Inflammatory bowel disease rates lower in sunnier regions
MedWire News: Women living in southern regions of the USA have a significantly lower risk for Crohn's disease (CD) and ulcerative colitis (UC) than those living in northern regions, study findings indicates.
"A leading explanation for this 'north-south' gradient in the risk of UC and CD may be differences in exposure to sunlight or UVB [ultraviolet B] radiation, which is generally greater in southern latitudes," write Andrew Chan (Massachusetts General Hospital, Boston, USA) and colleagues in Gut.
The researchers explain that the pathogenesis of CD and UC is largely unknown, but it is thought that environmental and lifestyle factors must play an important role because the genetic risk has been shown to be low.
Furthermore, European studies have linked latitude and geographic variations to the risk for inflammatory bowel disease.
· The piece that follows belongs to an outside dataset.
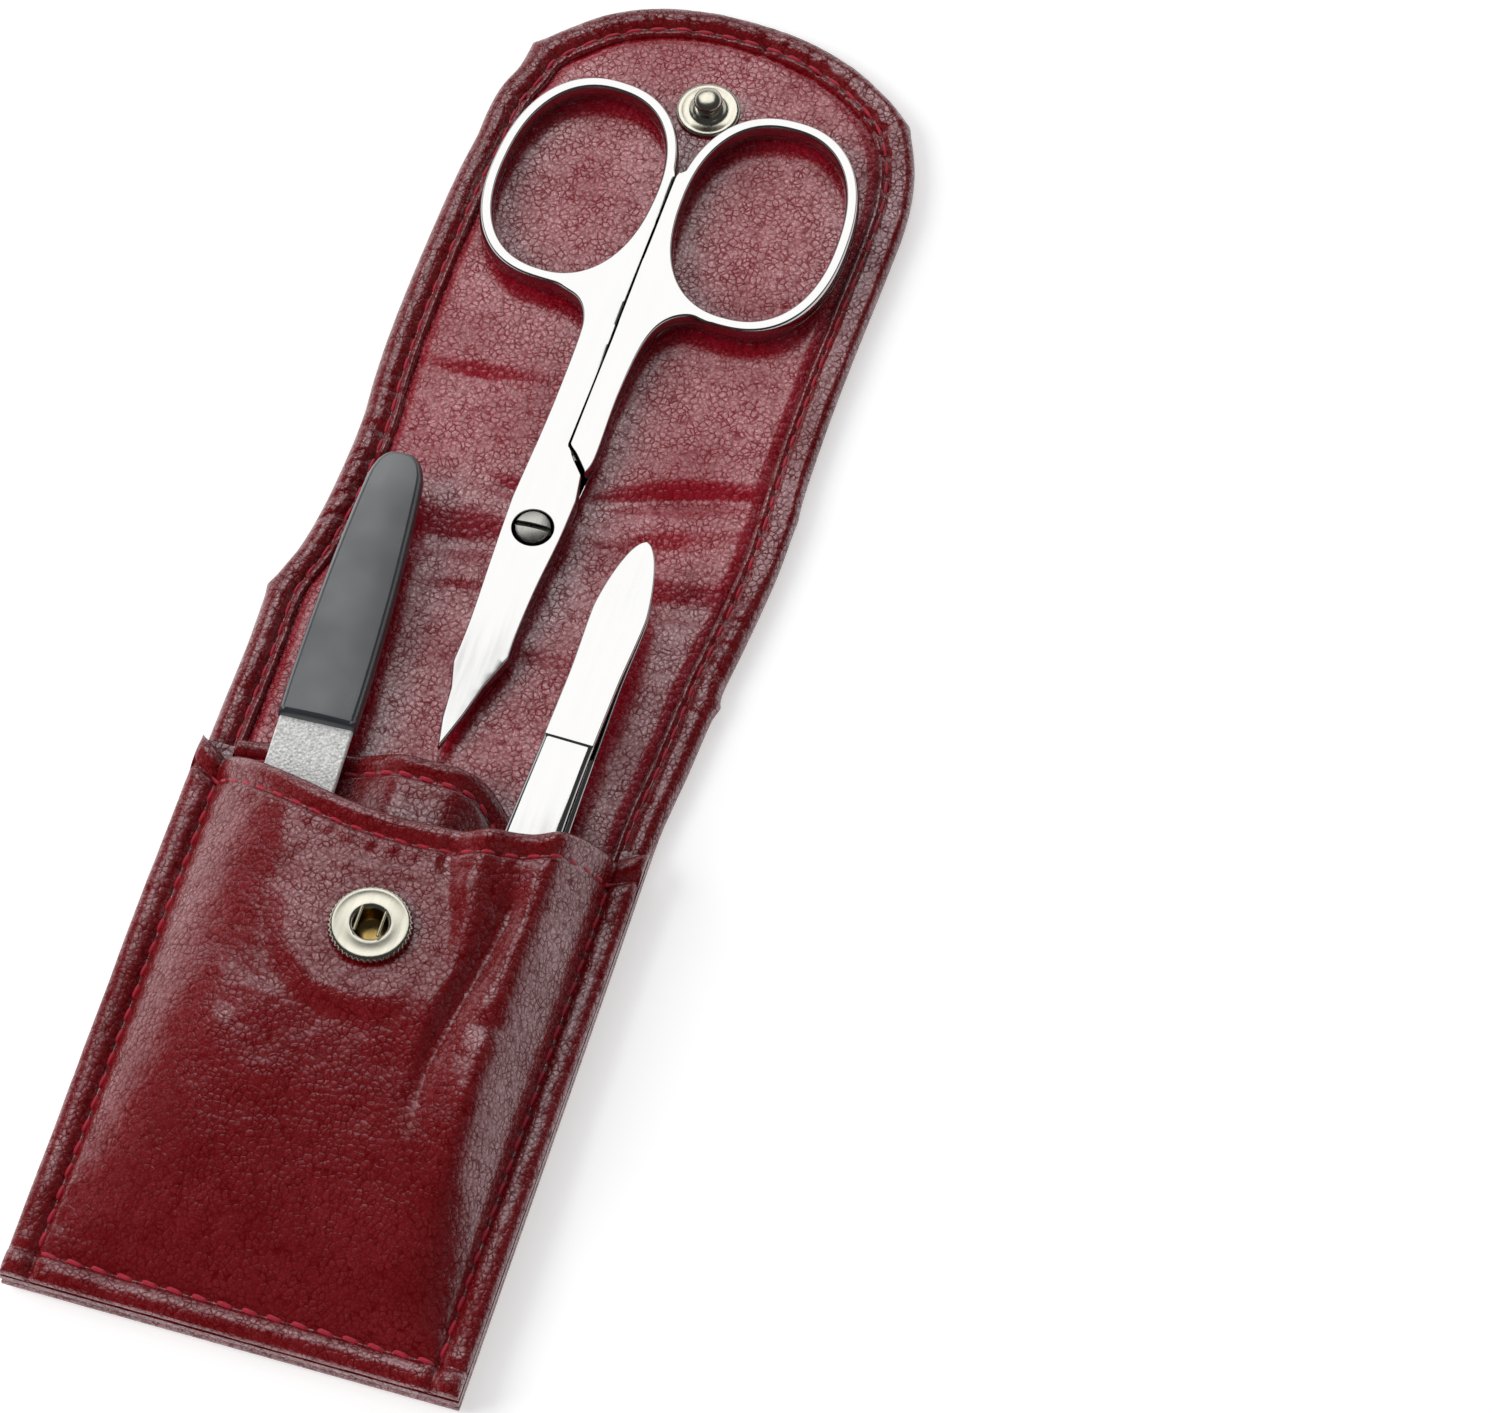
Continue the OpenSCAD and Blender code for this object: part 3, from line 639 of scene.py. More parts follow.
def hide():
    """Points and faces of the outer leather: round the hem, and its plain underside."""
    rings = []
    along, places = pleat_places(cover_loop(0))
    for d, z in HEM_UNDER + HEM_OVER:
        loop = cover_loop(d)
        height = np.full(len(loop), float(z))
        if z > HEM_SIDE:
            height += hem_wave(*loop.T) * (z - HEM_SIDE) / 1.4 - pleats(along, places, d)
            height -= swept(*loop.T) * np.maximum(0, height - SWEPT_TOP)
        rings.append(np.column_stack([loop, height]))
    count = len(loop)
    faces = grid_faces(len(rings), count, wrap=True)
    under = cover_grid(HEM_UNDER[0][0])
    rows, cols = under.shape[:2]
    start = len(rings) * count
    points = np.concatenate(rings + [np.column_stack([under.reshape(-1, 2), np.zeros(rows * cols)])])
    faces += grid_faces(rows, cols, start, flip=True)
    # the underside's border is the first ring
    spots = [(round(x, 4), round(y, 4)) for x, y, _ in points]
    first = dict(zip(spots[:count], range(count)))
    swap = {i: first[spots[i]] for i in range(start, len(points)) if spots[i] in first}
    return points, [[swap.get(i, i) for i in f] for f in faces]


def lining():
    """Points and faces of the lining, which dips where it goes under the hem."""
    inner = cover_grid(LINING_IN)
    flat = inner.reshape(-1, 2)
    out = np.concatenate([np.tile(np.abs(U), (len(ROW_T), 1)), [np.maximum(np.abs(U), v) for v in V]]).ravel()
    z = lining_z(*flat.T) - 0.55 * bump((1 - out) * (FLAP_HALF - LINING_IN), 0.7)
    return np.column_stack([flat, z]), grid_faces(*inner.shape[:2])


def cover():
    pieces = []
    for kind, material, (points, faces) in (("cover", EDGE, hide()), ("lining", LINING, lining())):
        normals = normals_from(points, faces)
        for name, high in (("back", False), ("flap", True)):
            o = split_piece(f"{kind}_{name}", points, faces, normals, high, material)
            pieces.append(bend(o, high))
    low, high, low_in, high_in = pieces
    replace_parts(low, "back_outer", "spine_outer")
    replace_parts(high, "flap_outer")
    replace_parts(low_in, "back_lining", "spine_lining")
    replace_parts(high_in, "flap_lining")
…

To investigate whether a similar association is present in the more genetically diverse US population, Chan and team studied data for women who enrolled in the Nurses' Health Study I and II in 1976 and 1989, respectively.
Information on state of residence at the time of birth, at age 15 years, and age 30 years was collected in 1992 in Nurses' Health Study I and in 1993 in NHS II. Reported diagnoses of incident CD or UC to the end of 2003 were confirmed by medical record review.
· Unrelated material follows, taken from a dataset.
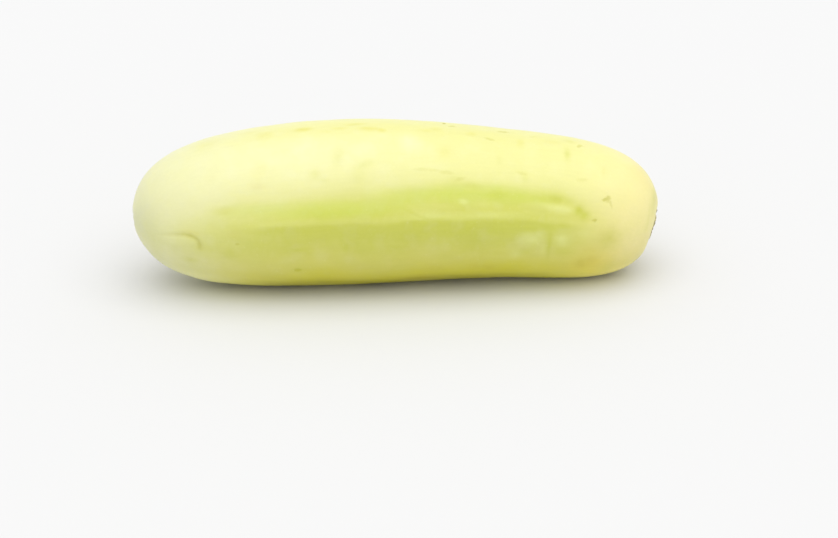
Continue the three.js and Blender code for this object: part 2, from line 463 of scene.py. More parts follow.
# %% Relief of the skin, in mm
WAVE_HEIGHT, RIPPLE_HEIGHT, WART_HEIGHT, RIDGE_HEIGHT, CHEEK_HEIGHT = 0.14, 0.03, 0.06, 0.12, 0.30
CREASE_DEPTH, FLECK_DEPTH, DOT_DEPTH, SCRATCH_DEPTH, NICK_DEPTH = 0.40, 0.30, 0.25, 0.15, 0.12
CALM_REACH = 12 * MM

crease = stroke(CREASE)
cheek = spots([(-74, 95.5, 5.5, 2.6, 0, 1.0)])
fleck_pits = spots(FLECKS)
ridge = stroke(PALE_RIDGE)
scratches = np.maximum.reduce([stroke(places) for places in BACK_SCRATCHES])
back_dots = spots(behind(16, 0.5, 0.9, 0.45))
knobs = spots(warts(70))

relief = WAVE_HEIGHT * waves(24, 22 * MM, 60 * MM, 2.5)
relief += RIPPLE_HEIGHT * waves(24, 6 * MM, 14 * MM, 2.0)
relief += WART_HEIGHT * knobs + RIDGE_HEIGHT * ridge + CHEEK_HEIGHT * cheek
relief -= CREASE_DEPTH * crease + FLECK_DEPTH * fleck_pits + DOT_DEPTH * back_dots
relief -= SCRATCH_DEPTH * scratches + NICK_DEPTH * spots(GREEN_NICK)
relief *= MM * np.minimum(REACH / CALM_REACH, 1)
print(f"relief: {relief.min() / MM:.2f} to {relief.max() / MM:.2f} mm")

# %% [markdown]
# ## The two ends
#
# Where the stalk was cut there is a corky disc, a rounded pentagon like the stalk itself. It has a
# raised rim, worn low near the top, a ring of small knots where its vessels ran, fine fibres and a
# pit in the middle. Where the flower was there is a smaller dimple, with the skin drawn into it in
# shallow puckers. An image would lie flat, so these are bells and sines of a distance and an
# angle: from the tip for the blossom scar, and for the stem scar from its own middle, a little
# below the tip.

# %% Helpers for scars
scar_dice = np.random.default_rng(7)


def ring_at(reach, radius, width):
    """A round ridge: a bell of the distance to a circle of that radius."""
    return bell((reach - radius) / width)


def within(reach, radius, fade):
    """1 inside a circle and 0 outside it: one over 1 plus e to the distance past it in fades."""
    return 1 / (1 + np.exp((reach - radius) / fade))


def wobble(angle):
    """An uneven outline: three sines of the angle, with an amplitude of about 1."""
    return 0.6 * np.sin(3 * angle + 0.6) + 0.4 * np.sin(7 * angle + 2.1) + 0.3 * np.sin(13 * angle)


def knots(reach, angle, count, radius):
    """A loose ring of small round knots: the strongest of several bells of the distance to a knot.

    Each knot has its own place near the circle of that radius, its own size and its own strength.
    """
    field = np.zeros_like(reach)
    for number in range(count):
        at = math.radians(360 / count * number + scar_dice.normal(0, 6))
        out = radius * scar_dice.normal(1, 0.09)
        across = reach * np.sin(angle) - out * math.sin(at)
        away = np.hypot(reach * np.cos(angle) - out * math.cos(at), across)
        size = scar_dice.uniform(0.30, 0.60) * MM
        field = np.maximum(field, scar_dice.uniform(0.35, 0.8) * bell(away / size))
    return field


# %% Stem scar, in fields from 0 to 1
BUNDLES, BUNDLE_REACH = 9, 3.1 * MM
FIBRES, FIBRE_REACH, FIBRE_LENGTH = 34, 4.2 * MM, 0.9 * MM
RIM_OUTSIDE, RIM_WIDTH, DISC_FADE, PIT_RADIUS = 0.1 * MM, 0.38 * MM, 0.10 * MM, 1.0 * MM

stem_side = by_end(S, 0, 0.0, 1.0)
scar_reach, scar_turn = from_scar(STEM_SCAR, REACH, ANGLE)
pentagon = 0.2 * np.cos(5 * scar_turn + 0.8) + 0.15 * wobble(scar_turn) - 0.2
rim_radius = STEM_SCAR["radius"] + pentagon * MM
rim_strength = 0.75 + 0.25 * wobble(scar_turn + 1)
stem_rim = stem_side * ring_at(scar_reach, rim_radius + RIM_OUTSIDE, RIM_WIDTH)
stem_disc = stem_side * within(scar_reach, rim_radius, DISC_FADE)
stem_bundles = stem_side * knots(scar_reach, scar_turn, BUNDLES, BUNDLE_REACH)
fibre_waves = np.cos(FIBRES * scar_turn + 2 * np.sin(3 * scar_turn) + 1.5 * np.sin(7 * scar_turn + 1))
stem_fibres = stem_disc * fibre_waves * ring_at(scar_reach, FIBRE_REACH, FIBRE_LENGTH)
stem_pit = stem_side * bell(scar_reach / PIT_RADIUS * (1 + 0.2 * wobble(scar_turn)))
print(f"stem scar: rim {rim_radius.min() / MM:.1f} to {rim_radius.max() / MM:.1f} mm from its middle")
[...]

Complete residence data were available for 175,912 women. Among these women, there were 257 cases of CD and 313 cases of UC documented during 3,428,376 person-years of follow-up.
The researchers found that the incidence of CD and UC decreased significantly with decreasing latitude. Residence at age 30 years more strongly associated with risk than residence at birth or at 15 years of age.
Indeed, women residing in southern latitudes (<37° latitude) at 30 years of age had a significant 53% lower risk for subsequently being diagnosed with CD and a significant 38% lower risk for a subsequent UC diagnosis, compared with women residing in northern latitudes (>41-42° latitude).
Residing in southern latitudes at birth was not associated with a reduction in the risk for CD (hazard ratio [HR]=1.02), but was associated with a nonsignificant reduction in the risk for UC (HR=0.69).
Similarly, southern residence at 15 years of age was associated with nonsignificant reductions in the risk for CD (HR=0.67) and UC (HR=0.86) compared with northern residence.
The risk for CD and UC among women living in middle latitude regions (37-41° latitude) did not differ significantly from that among women living in northern regions.
The researchers note that the results were consistent even after accounting for differences in self reported ancestry and smoking, "suggesting that other environmental or lifestyle factors correlated with geographical variation may mediate these associations."
Exposure to UV radiation may be one such factor as it is "the greatest environmental determinant of plasma vitamin D, and there is substantial experimental data supporting a role for vitamin D in the innate immunity and regulation of inflammatory response," Chan et al remark.
"Alternatively, differences in exposure to ambient air pollutants according to latitude may account for geographical variation in the risk of UC and CD," they add.
The researchers conclude that further studies are required to determine the underlying lifestyle and environmental factors that mediate the association between inflammatory bowel disease and geographic location.